Tokenized deposits sit in a gray zone that could become a feature or a bug:

  • If treated clearly as bank deposits, they may inherit trust and guardrails, but also bring tighter supervisory expectations for technology, vendor risk, and operational resilience.
  • If they begin to behave like transferable onchain money instruments across platforms, lawmakers may demand stablecoin style requirements anyway, especially around redemption, disclosure, and consumer protections.

For regional banks, the bet is that a bank governed network gives them a louder collective voice in how those rules land.
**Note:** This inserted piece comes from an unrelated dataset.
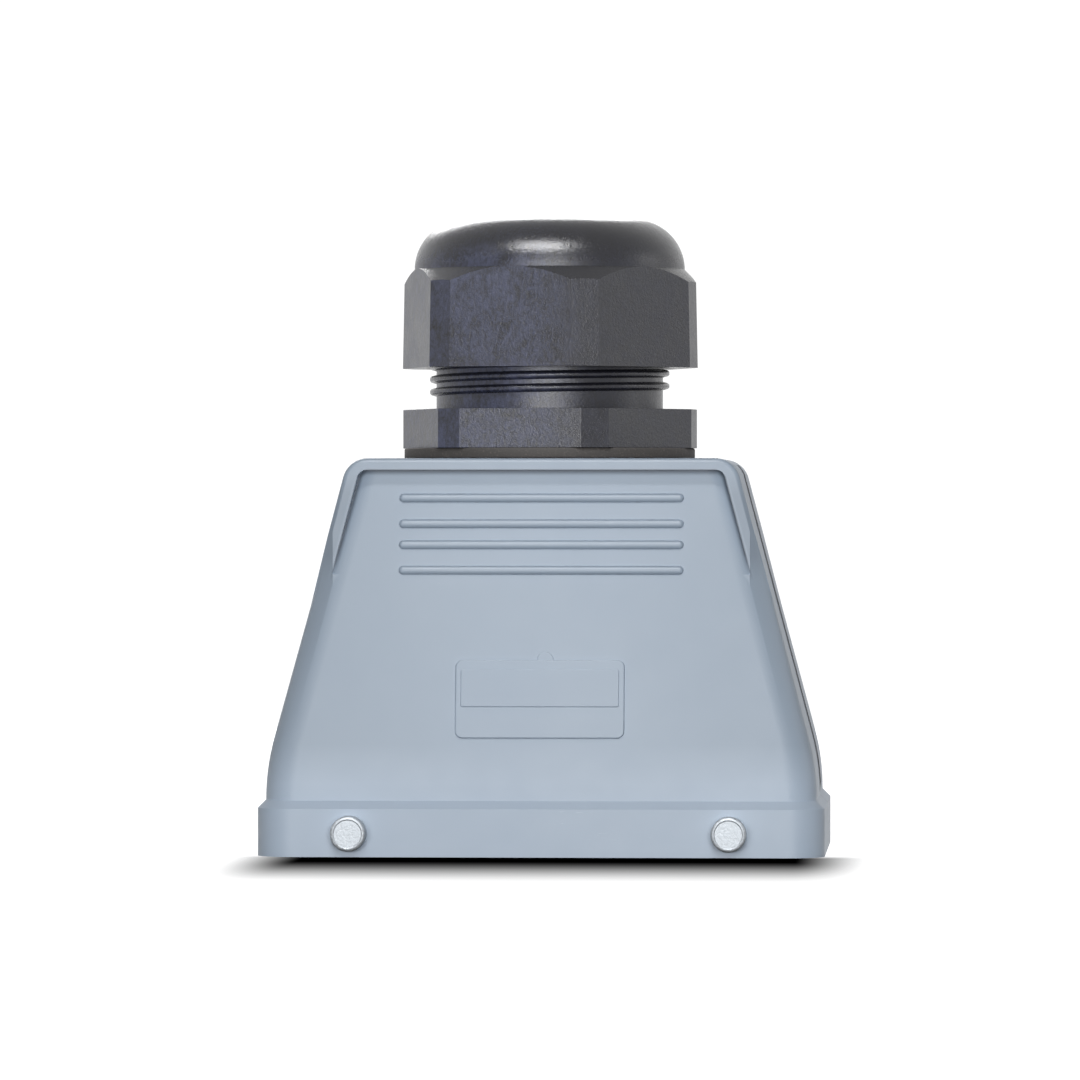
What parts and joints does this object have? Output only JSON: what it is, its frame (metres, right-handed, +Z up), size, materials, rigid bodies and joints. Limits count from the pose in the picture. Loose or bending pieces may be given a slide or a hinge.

Practical takeaway: what to watch next

Three near term signals will matter more than the buzzwords:

  1. Who actually pilots and at what scale: look for named bank participants, transaction volumes, and whether pilots expand beyond internal transfers into real client payment flows.
  2. Interoperability choices: does Cari's network stay mostly closed, or does it connect to other onchain venues for settlement, collateral, or cash management, with clear controls?
  3. Regulatory posture: any public alignment with bank supervisors, examination expectations, or legislative language will determine whether tokenized deposits become a mainstream rail or a perpetual "innovation lab."
Risks are not theoretical: permissioned networks can still suffer governance disputes, vendor lock in, and integration failures, and tokenized deposits will attract scrutiny the moment they touch consumer facing use cases. Catalysts are equally real: if pilots prove faster settlement with clean compliance, regional banks finally get a credible "digital dollars" story that is not just renting someone else's stablecoin.
For readers holding a bag of optimism: watch the pilots, watch the rulemaking, and treat the tech stack choice as the opening move, not the checkmate.